This is an old, relatively steep, rocky logging road that heads from Marcy St. toward the Sandy River.

Kathleen Walker

Features Birding · Fall Colors · Wildlife

The trail is closed from dusk to dawn. This trail is in the City of Sandy, and all park rules apply. No overnight camping and no campfires. No motorized vehicles. Mountain bikes are allowed. Dogs must be on leash at all times. No smoking. Please pack out any trash.


The Upper Sandy River Trail is an old rocky logging road that heads from the end of Marcy Street down towards the Sandy River. The first part of the trail heads down the hill with a view on your left, and an old slide after that. The road takes a sharp left turn at the bottom of the hill. At this point, the Jim Slagle Loop Trail is on your left and is an actual designed trail instead of the logging road. If you decide to stay on the logging road, continue north as the trail/road travels through a 20-year-old logged-over area. There are lots of hardwoods, young Douglas fir, and cedars. You pass an old failed beaver pond where a culvert crosses under the road. When you come to a large opening (old log landing), the Sandy River Midway Trail is on your left and connects back to the Jim Slagle Loop Trail.

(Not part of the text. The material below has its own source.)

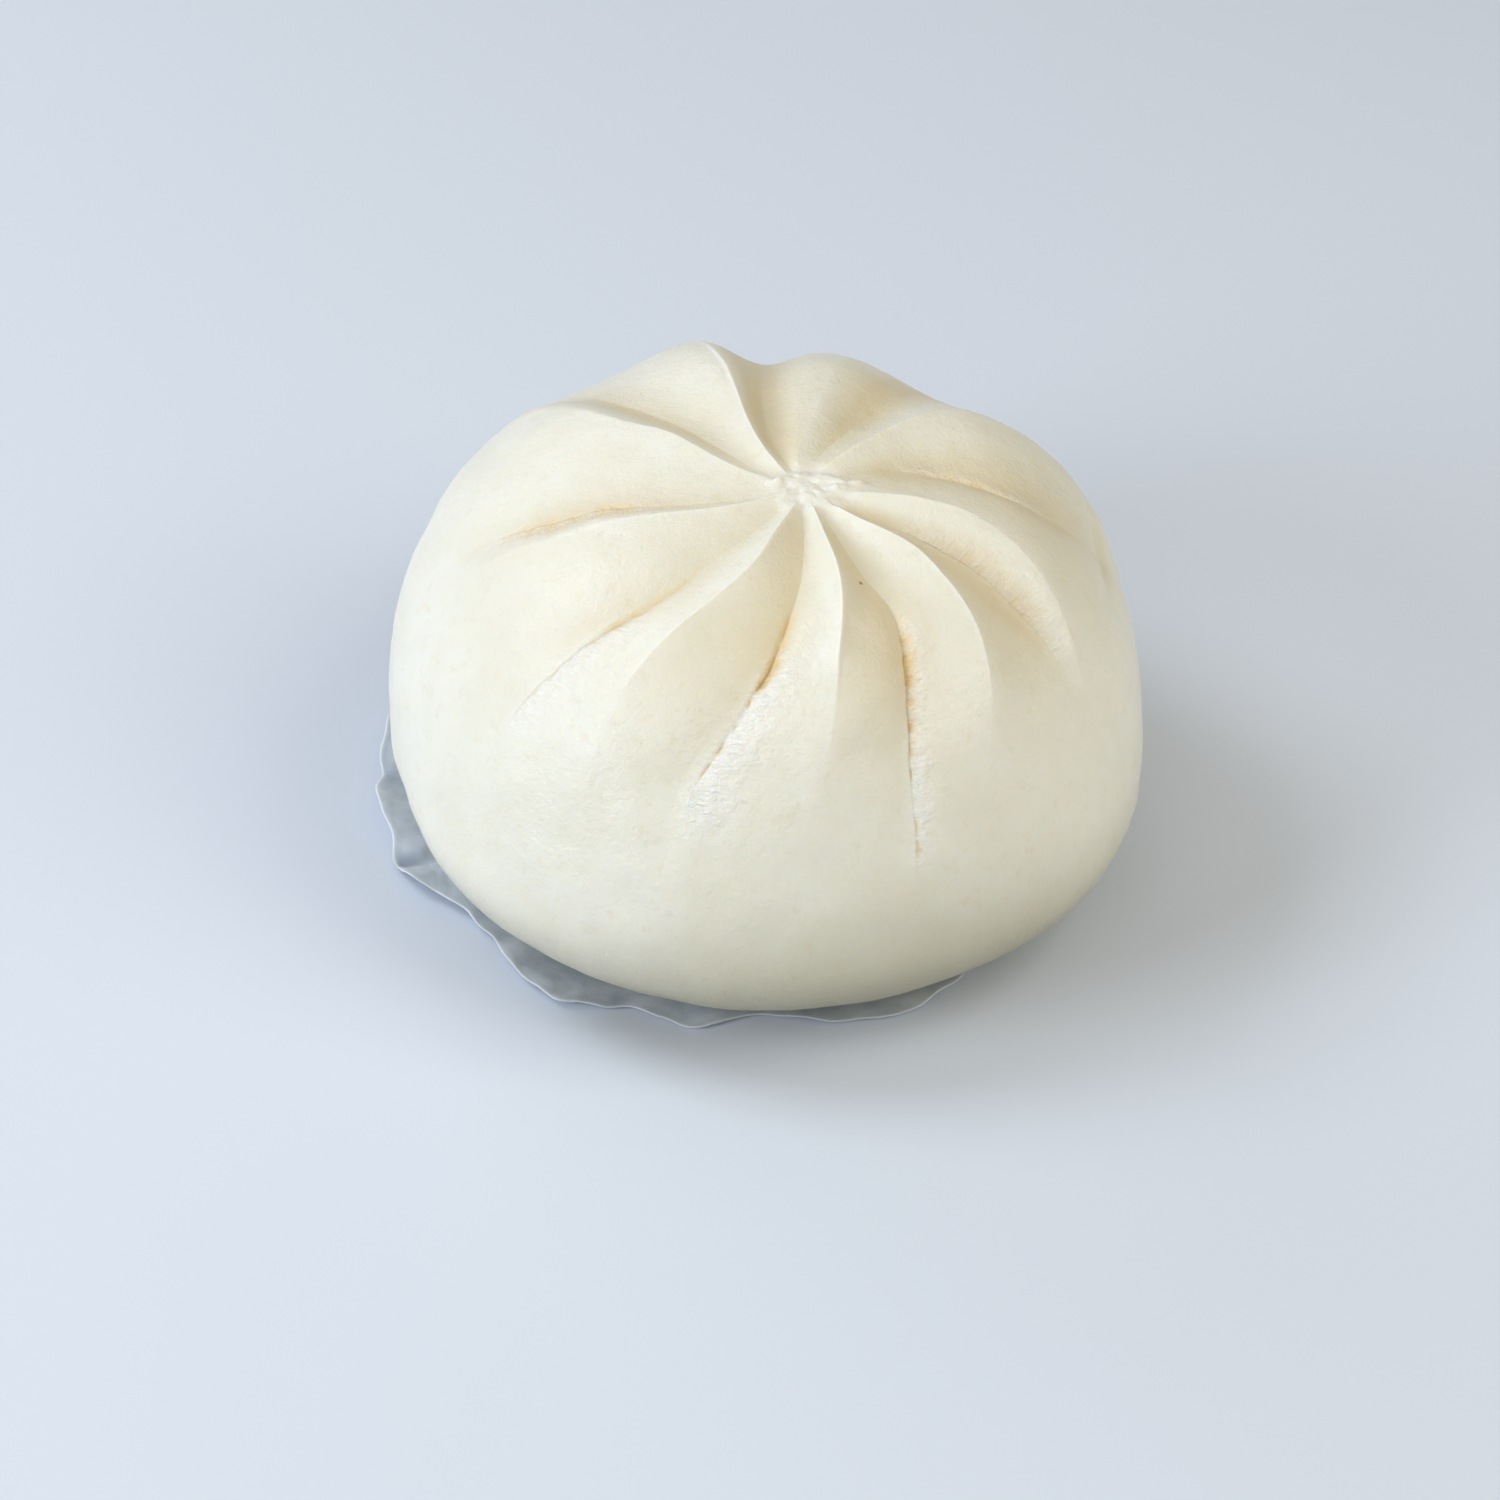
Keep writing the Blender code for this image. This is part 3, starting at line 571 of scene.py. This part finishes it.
def area_light(name, azimuth, elevation, distance, size, power, colour):
    """A square soft light that looks at the bun from a bearing (degrees from +X, anticlockwise) and a height."""
    data = bpy.data.lights.new(name, "AREA")
    data.shape = "SQUARE"
    data.size = size
    data.energy = power
    data.color = colour
    light = bpy.data.objects.new(name, data)
    turn, rise = math.radians(azimuth), math.radians(elevation)
    place = Vector((math.cos(turn) * math.cos(rise), math.sin(turn) * math.cos(rise), math.sin(rise))) * distance
    light.location = place + Vector((0.0, 0.0, 0.03))
    light.rotation_euler = place.to_track_quat("Z", "Y").to_euler()
    scene.collection.objects.link(light)
    return light


area_light("window_left", -150.0, 25.0, 1.1, 0.45, 4.9, (0.93, 1.0, 1.12))
area_light("window_high", 168.0, 50.0, 1.1, 0.45, 4.1, (0.93, 1.0, 1.14))
area_light("room_right", -20.0, 50.0, 1.1, 0.7, 4.0, (1.04, 1.0, 0.92))
area_light("wall_right", -20.0, 20.0, 1.1, 0.7, 1.6, (1.04, 1.0, 0.90))
area_light("wall_back", 125.0, 22.0, 1.1, 0.7, 1.6, (1.0, 1.0, 1.05))
area_light("room_front", -100.0, 45.0, 1.1, 0.7, 1.5, (1.0, 1.0, 1.0))

ELEVATION, DISTANCE, ROLL, FIELD = 40.0, 0.689, 1.8, 18.0
target = Vector(FOOT) + Vector((-0.0013, -0.0145, 0.03))
rise = math.radians(ELEVATION)
back = Vector((0.0, -math.cos(rise), math.sin(rise)))
right, up = Vector((1.0, 0.0, 0.0)), Vector((0.0, math.sin(rise), math.cos(rise)))
roll = math.radians(ROLL)
right_r, up_r = right * math.cos(roll) + up * math.sin(roll), -right * math.sin(roll) + up * math.cos(roll)
camera_data = bpy.data.cameras.new("camera")
camera_data.sensor_width = 36.0
camera_data.lens = 18.0 / math.tan(math.radians(FIELD) / 2.0)
camera_data.dof.use_dof = False
camera_data.clip_start = 0.01
camera = bpy.data.objects.new("camera", camera_data)
camera.matrix_world = Matrix((right_r, up_r, back)).transposed().to_4x4()
camera.location = target + back * DISTANCE
scene.collection.objects.link(camera)
scene.camera = camera

scene.view_settings.view_transform = "Standard"
scene.view_settings.look = "None"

Continue on the old logging road as it curves and drops a bit steeper down the hill. You come to a flat area where the Jim Slagle Loop Trail intersects. If you want to skip the trip down to the river, you can make a loop and return on the Jim Slagle Loop Trail. Otherwise, you can continue on the Lower Sandy River Trail to the river.

Flora & Fauna

This trail has a variety of hardwoods (alder, bigleaf, and vine maples) and conifer trees. There are also deer, coyotes, and an occasional bear or bobcat although rare. Groundcover includes grasses, sword fern, deer fern and maidenhair fern, salal, Oregon grape, salmonberry, thimbleberry, and stinging nettles that can cause discomfort if you touch them.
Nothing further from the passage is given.